Ever since I was 6 or so, I always wanted to wear makeup. But back then, it was those cheap, completely shit sets that you'd see in the fucking grocery store or something that I wanted. You know, with the nail polish that smudges together when you try to use it, or "lip gloss" that is essentially tinted glue. There's just something so enchanting about those sets as a little girl though...
Anyway, I've been wearing makeup for about 7 years now. It started out completely minimal--literally just powder. I don't even think it really changed my appearance; I just wanted to believe it did and so it did (total placebo effect right there).
A few years later, the heavier makeup comes in. The foundation, blush, eye shadow, lip products...basically everything I ever wanted to wear, I had. And it was amazing. Like most kids, I struggled with pretty bad acne for a while in my early teens, and makeup helped so much with how I felt about myself. Also, I've kind of got this blushing problem that my friends like to say is adorable, but in reality it just highlights how shy I can be and makes me uncomfortable. Makeup gave me this courage that I needed to feel confident enough to talk to people, a kind of insurance that my flaws would be camouflaged.
The problem, however, is that this feeling is addicting. Makeup becomes a mental crutch of sorts: you believe you need it to be yourself. You feel like you can't be yourself if you're not wearing it. It's strange, I know. But for years I felt there was no turning back to the no-makeup days. So I wore makeup almost every day, because it gave me confidence that I needed.
Well now that I'm in college, I find myself tired and not giving a fuck about things more often. So there have been a few days, probably 3, that I have not worn makeup to school. Maybe I wasn't as concerned about the prospect of not wearing makeup as I usually would, but it was still kind of scary. It's like taking your first step after being on crutches; it's terrifying and you don't completely believe it will be okay.
Guess what? Those days were almost exactly like the 362 other days I don't wear makeup. Nobody said anything. Nobody asked if I was feeling okay. The difference was that more people talked to me. And people opened up to me more so than usual. Heck, some strange guy even asked for my number on one of those days. And yeah, I blushed, but it was much more okay than I thought it would be.
It's odd, because once I stepped away from the mirror thinking "Oh God I'm not wearing makeup today; this is going to be bad," I forgot about it. That courage makeup has given me was still there, even in the absence of the very thing that gave it to me. And honestly, I just realized that people really don't care as much as you think. Your friends, if they are your friends, will not care either. One of those days was during the end of finals week last semester. I was sitting and talking with two friends after we all had an exam that day; all of us weren't wearing makeup. It was such a raw moment; I felt like we were all being completely honest with and accepting of each other, you know?

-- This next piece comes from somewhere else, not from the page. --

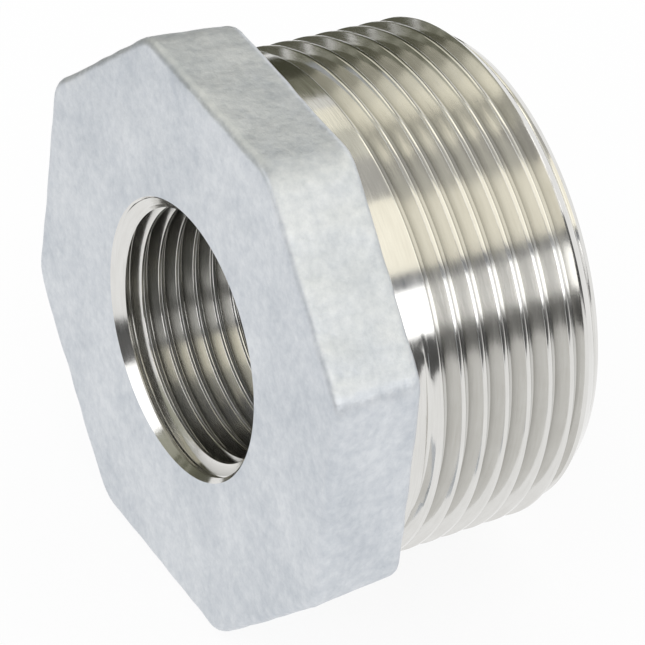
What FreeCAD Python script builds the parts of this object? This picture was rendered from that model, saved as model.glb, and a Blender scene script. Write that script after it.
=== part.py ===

Makeup can be a barrier if you let it be. But in my eyes, it gives you confidence, and that's a huge positive. It completely changes how you face the world. That confidence, I've found, also carries over to when you don't have it. And that's even more valuable. It shows that it's all truly within; that you don't need external things to change who you are on the inside. Makeup sometimes has a negative reputation these days because of "feminism" saying it's bad because you're putting on makeup for other people. But, at least in my experience, it's really for yourself.
I'm not going to completely stop wearing makeup or anything. But I think it's been an important revelation to truly accept that it's okay not to wear it. You will still be who you really are, makeup or no makeup.